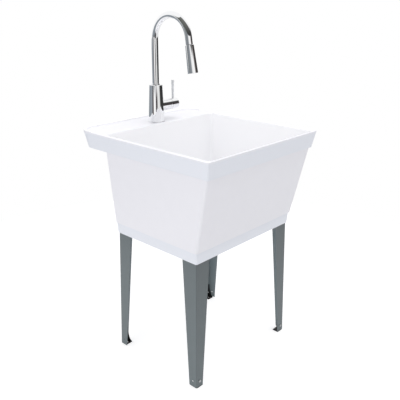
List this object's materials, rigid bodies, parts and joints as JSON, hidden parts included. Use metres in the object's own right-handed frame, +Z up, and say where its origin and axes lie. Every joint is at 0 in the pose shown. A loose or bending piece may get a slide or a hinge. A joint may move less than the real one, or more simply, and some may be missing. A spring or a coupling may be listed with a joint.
{
  "type": "utility laundry sink",
  "caption": "Floor-standing moulded laundry tub on splayed angle-steel legs, with a deck-mounted gooseneck tap, pull-down spray head and side lever.",
  "frame": {"origin": "on the floor, under the middle of the rim", "axes": "+Z up, +Y to the wall behind the deck, +X to the user's right when facing the sink"},
  "size_m": [0.585, 0.642, 1.2562],
  "materials": {
    "white_plastic": "satin",
    "leg_steel": "satin",
    "bracket_steel": "satin",
    "screw_steel": "satin",
    "stainless": "brushed",
    "chrome": "polished",
    "brass": "turned",
    "copper": "drawn tube",
    "rubber": "matt",
    "grey_rubber": "matt",
    "black_plastic": "matt",
    "pipe_plastic": "satin",
    "ceramic": "lapped"
  },
  "bodies": {
    "base": {"cold_inlet": "copper", "drain_body": "stainless", "drain_locknut": "pipe_plastic", "drain_lower_gasket": "rubber", "drain_upper_gasket": "rubber", "foot_bracket_back_left": "bracket_steel", "foot_bracket_back_right": "bracket_steel", "foot_bracket_front_left": "bracket_steel", "foot_bracket_front_right": "bracket_steel", "foot_nuts": "screw_steel", "foot_screws": "screw_steel", "handle_dome": "chrome", "hot_inlet": "copper", "leg_back_left": "leg_steel", "leg_back_right": "leg_steel", "leg_front_left": "leg_steel", "leg_front_right": "leg_steel", "leg_screws": "screw_steel", "mixer_bonnet": "brass", "mixer_cartridge": "black_plastic", "mixer_disc": "ceramic", "swivel_bush": "black_plastic", "swivel_ring": "chrome", "tailpiece": "pipe_plastic", "tailpiece_nut": "pipe_plastic", "tailpiece_washer": "grey_rubber", "tap_base_ring": "chrome", "tap_base_seal": "rubber", "tap_body": "chrome", "tap_mounting_nut": "brass", "tap_rubber_washer": "rubber", "tap_shank": "brass", "tap_steel_washer": "stainless", "tub": "white_plastic"},
    "spout": {"spout": "chrome", "spout_insert": "brass", "spout_orings": "rubber", "docking_collar": "black_plastic"},
    "spray_head": {"spray_head_shell": "chrome", "spray_docking_cone": "black_plastic", "spray_hose": "black_plastic", "spray_water_core": "black_plastic", "spray_face": "black_plastic", "spray_nozzles": "grey_rubber"},
    "mixer": {"mixer_rotor": "black_plastic", "mixer_pivot_pin": "stainless"},
    "handle": {"mixer_stem": "stainless", "handle_hub": "chrome", "handle_lever": "chrome", "handle_set_screw": "screw_steel"},
    "stopper": {"drain_stopper": "rubber"}
  },
  "joints": [
    {"name": "spout_swivel", "type": "hinge", "parent": "base", "child": "spout", "pos_m": [0, 0.2135, 0.992], "axis": [0, 0, 1], "continuous": true},
    {"name": "spray_pull", "type": "slide", "parent": "spout", "child": "spray_head", "axis": [0, -0.1736, -0.9848], "range_m": [0, 0.18], "stiffness_N_per_m": 12, "springref_m": -0.3},
    {"name": "handle_temperature", "type": "hinge", "parent": "base", "child": "mixer", "pos_m": [0.0595, 0.2135, 0.91], "axis": [1, 0, 0], "range_deg": [-45, 45]},
    {"name": "handle_flow", "type": "hinge", "parent": "mixer", "child": "handle", "pos_m": [0.0595, 0.2135, 0.91], "axis": [0, 1, 0], "range_deg": [0, 22]},
    {"name": "stopper_lift", "type": "slide", "parent": "base", "child": "stopper", "axis": [0, 0, 1], "range_m": [0, 0.12]}
  ]
}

-------

■ **Aim**
Reproduce the listing shown above in its entirety, exactly.

■ **Result for this task**
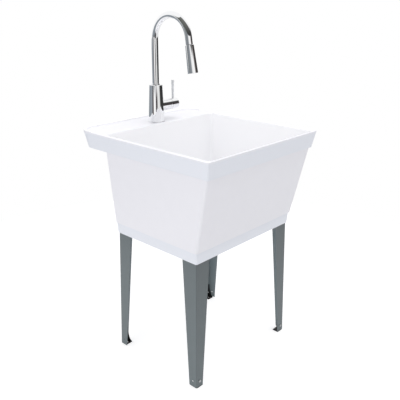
List this object's materials, rigid bodies, parts and joints as JSON, hidden parts included. Use metres in the object's own right-handed frame, +Z up, and say where its origin and axes lie. Every joint is at 0 in the pose shown. A loose or bending piece may get a slide or a hinge. A joint may move less than the real one, or more simply, and some may be missing. A spring or a coupling may be listed with a joint.
{
  "type": "utility laundry sink",
  "caption": "Floor-standing moulded laundry tub on splayed angle-steel legs, with a deck-mounted gooseneck tap, pull-down spray head and side lever.",
  "frame": {"origin": "on the floor, under the middle of the rim", "axes": "+Z up, +Y to the wall behind the deck, +X to the user's right when facing the sink"},
  "size_m": [0.585, 0.642, 1.2562],
  "materials": {
    "white_plastic": "satin",
    "leg_steel": "satin",
    "bracket_steel": "satin",
    "screw_steel": "satin",
    "stainless": "brushed",
    "chrome": "polished",
    "brass": "turned",
    "copper": "drawn tube",
    "rubber": "matt",
    "grey_rubber": "matt",
    "black_plastic": "matt",
    "pipe_plastic": "satin",
    "ceramic": "lapped"
  },
  "bodies": {
    "base": {"cold_inlet": "copper", "drain_body": "stainless", "drain_locknut": "pipe_plastic", "drain_lower_gasket": "rubber", "drain_upper_gasket": "rubber", "foot_bracket_back_left": "bracket_steel", "foot_bracket_back_right": "bracket_steel", "foot_bracket_front_left": "bracket_steel", "foot_bracket_front_right": "bracket_steel", "foot_nuts": "screw_steel", "foot_screws": "screw_steel", "handle_dome": "chrome", "hot_inlet": "copper", "leg_back_left": "leg_steel", "leg_back_right": "leg_steel", "leg_front_left": "leg_steel", "leg_front_right": "leg_steel", "leg_screws": "screw_steel", "mixer_bonnet": "brass", "mixer_cartridge": "black_plastic", "mixer_disc": "ceramic", "swivel_bush": "black_plastic", "swivel_ring": "chrome", "tailpiece": "pipe_plastic", "tailpiece_nut": "pipe_plastic", "tailpiece_washer": "grey_rubber", "tap_base_ring": "chrome", "tap_base_seal": "rubber", "tap_body": "chrome", "tap_mounting_nut": "brass", "tap_rubber_washer": "rubber", "tap_shank": "brass", "tap_steel_washer": "stainless", "tub": "white_plastic"},
    "spout": {"spout": "chrome", "spout_insert": "brass", "spout_orings": "rubber", "docking_collar": "black_plastic"},
    "spray_head": {"spray_head_shell": "chrome", "spray_docking_cone": "black_plastic", "spray_hose": "black_plastic", "spray_water_core": "black_plastic", "spray_face": "black_plastic", "spray_nozzles": "grey_rubber"},
    "mixer": {"mixer_rotor": "black_plastic", "mixer_pivot_pin": "stainless"},
    "handle": {"mixer_stem": "stainless", "handle_hub": "chrome", "handle_lever": "chrome", "handle_set_screw": "screw_steel"},
    "stopper": {"drain_stopper": "rubber"}
  },
  "joints": [
    {"name": "spout_swivel", "type": "hinge", "parent": "base", "child": "spout", "pos_m": [0, 0.2135, 0.992], "axis": [0, 0, 1], "continuous": true},
    {"name": "spray_pull", "type": "slide", "parent": "spout", "child": "spray_head", "axis": [0, -0.1736, -0.9848], "range_m": [0, 0.18], "stiffness_N_per_m": 12, "springref_m": -0.3},
    {"name": "handle_temperature", "type": "hinge", "parent": "base", "child": "mixer", "pos_m": [0.0595, 0.2135, 0.91], "axis": [1, 0, 0], "range_deg": [-45, 45]},
    {"name": "handle_flow", "type": "hinge", "parent": "mixer", "child": "handle", "pos_m": [0.0595, 0.2135, 0.91], "axis": [0, 1, 0], "range_deg": [0, 22]},
    {"name": "stopper_lift", "type": "slide", "parent": "base", "child": "stopper", "axis": [0, 0, 1], "range_m": [0, 0.12]}
  ]
}